__Goal__: Scan the lines below for "materials"; report the number of lines that contain it, and only that.

+ + + + +

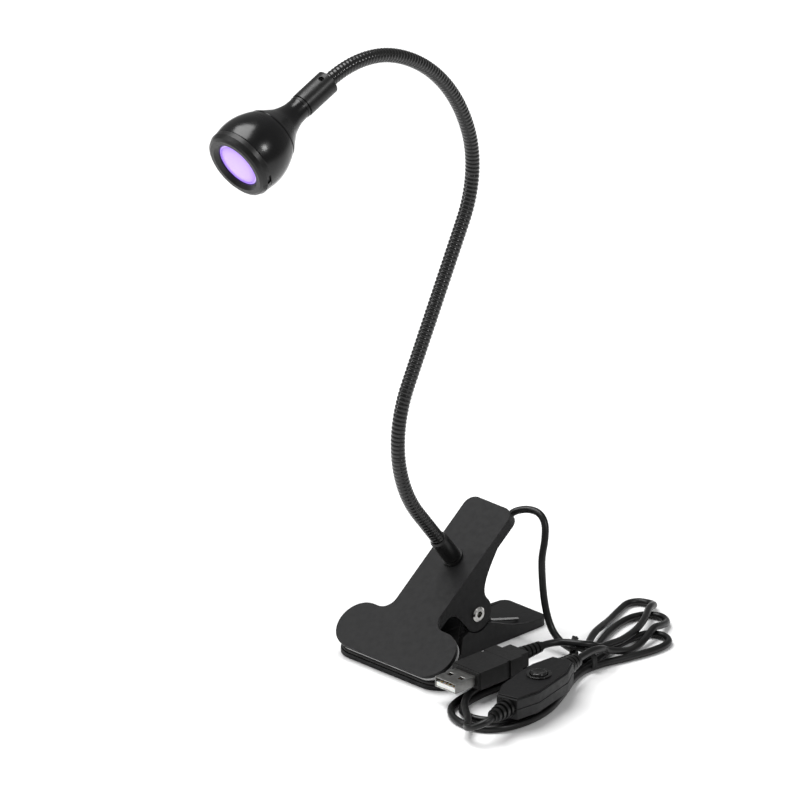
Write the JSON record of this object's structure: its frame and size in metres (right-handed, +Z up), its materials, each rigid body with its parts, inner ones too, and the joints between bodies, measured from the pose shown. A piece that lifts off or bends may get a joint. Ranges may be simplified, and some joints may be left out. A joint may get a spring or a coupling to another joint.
{
  "type": "uv curing lamp",
  "caption": "Clip-on lamp: spring clip, bendable steel neck, small ultraviolet head with a round lens, and a black lead with an in-line push switch and a plug.",
  "frame": {"origin": "on the floor, straight under the hinge pin, in the clip's middle plane", "axes": "+Z up; -Y towards the jaws' front edge and the lamp head; +X towards the side where the lead is put down"},
  "size_m": [0.1173, 0.219, 0.285],
  "materials": {
    "clip_plastic": "matte moulded",
    "pad_grey": "matte",
    "pad_dark": "matte",
    "nickel": "bright nickel",
    "neck_steel": "gloss black",
    "zinc_hardware": "zinc plated",
    "head_gloss": "gloss black",
    "head_satin": "satin black",
    "lens_clear": "frosted, violet",
    "seal_black": "matte",
    "reflector_bright": "polished",
    "board_white": "white enamelled board",
    "heat_aluminium": "machined",
    "emitter": "silicone dome",
    "lead_pvc": "satin black PVC",
    "tie_black": "matte",
    "switch_plastic": "matte moulded",
    "button_gloss": "gloss",
    "inner_plastic": "matte",
    "plug_tin": "brushed tin",
    "tongue_white": "satin",
    "contact_gold": "gold plated"
  },
  "bodies": {
    "lower_jaw": {"lower_arm": "clip_plastic", "lower_jaw_pad": "pad_dark", "torsion_spring": "nickel", "cord_drop": "lead_pvc", "cord_rear_hank": "lead_pvc", "cord_front_hank": "lead_pvc", "cord_tie": "tie_black", "cord_switch_front": "lead_pvc", "cord_switch_rear": "lead_pvc", "cord_plug_tail": "lead_pvc", "switch_base": "switch_plastic", "switch_cover": "switch_plastic", "button_ring": "button_gloss", "switch_block": "inner_plastic", "button_spring": "nickel", "switch_screws": "zinc_hardware", "switch_relief_front": "lead_pvc", "switch_relief_rear": "lead_pvc", "plug_body": "switch_plastic", "plug_shell": "plug_tin", "plug_tongue": "tongue_white", "plug_contacts": "contact_gold", "plug_relief": "lead_pvc"},
    "upper_jaw": {"upper_arm": "clip_plastic", "upper_jaw_pad": "pad_grey", "hinge_rivet": "nickel", "neck_sleeve": "neck_steel", "sleeve_nut": "zinc_hardware", "sleeve_washer": "zinc_hardware", "cord_clamp": "switch_plastic", "clamp_screws": "zinc_hardware", "cord_inside_arm": "lead_pvc", "gooseneck_1": "neck_steel"},
    "neck_2": {"gooseneck_2": "neck_steel"},
    "neck_3": {"gooseneck_3": "neck_steel"},
    "neck_4": {"gooseneck_4": "neck_steel"},
    "neck_5": {"gooseneck_5": "neck_steel"},
    "head": {"gooseneck_6": "neck_steel", "head_collar": "head_satin", "set_screw": "zinc_hardware", "head_front_shell": "head_gloss", "head_belly_shell": "head_gloss", "head_bezel": "head_satin", "lens": "lens_clear", "lens_seal": "seal_black", "reflector": "reflector_bright", "led_board": "board_white", "led_emitter": "emitter", "board_screws": "zinc_hardware", "heat_plate": "heat_aluminium"},
    "button": {"switch_button": "button_gloss"}
  },
  "joints": [
    {"name": "clip_hinge", "type": "hinge", "parent": "lower_jaw", "child": "upper_jaw", "pos_m": [0, 0, 0.0175], "axis": [-1, 0, 0], "range_deg": [0, 34], "stiffness_Nm_per_rad": 0.35, "springref_deg": -40.11, "deforming": ["torsion_spring", "cord_drop"]},
    {"name": "neck_bend_1", "type": "hinge", "parent": "upper_jaw", "child": "neck_2", "pos_m": [0, -0.02275, 0.06636], "axis": [1, 0, 0], "range_deg": [-25, 25]},
    {"name": "neck_bend_2", "type": "hinge", "parent": "neck_2", "child": "neck_3", "pos_m": [0, -0.02887, 0.12693], "axis": [0, -0.8949, 0.4462], "range_deg": [-30, 30]},
    {"name": "neck_bend_3", "type": "hinge", "parent": "neck_3", "child": "neck_4", "pos_m": [0, 0.00348, 0.19181], "axis": [1, 0, 0], "range_deg": [-25, 25]},
    {"name": "neck_bend_4", "type": "hinge", "parent": "neck_4", "child": "neck_5", "pos_m": [0, 0.00645, 0.23183], "axis": [0, -0.9511, -0.309], "range_deg": [-30, 30]},
    {"name": "neck_bend_5", "type": "hinge", "parent": "neck_5", "child": "head", "pos_m": [0, -0.03617, 0.27795], "axis": [1, 0, 0], "range_deg": [-25, 25]},
    {"name": "button_press", "type": "slide", "parent": "lower_jaw", "child": "button", "axis": [0, 0, -1], "range_m": [0, 0.0012], "stiffness_N_per_m": 400, "springref_m": -0.0008, "deforming": ["button_spring"]}
  ]
}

+ + + + +

__Exercise result__: 2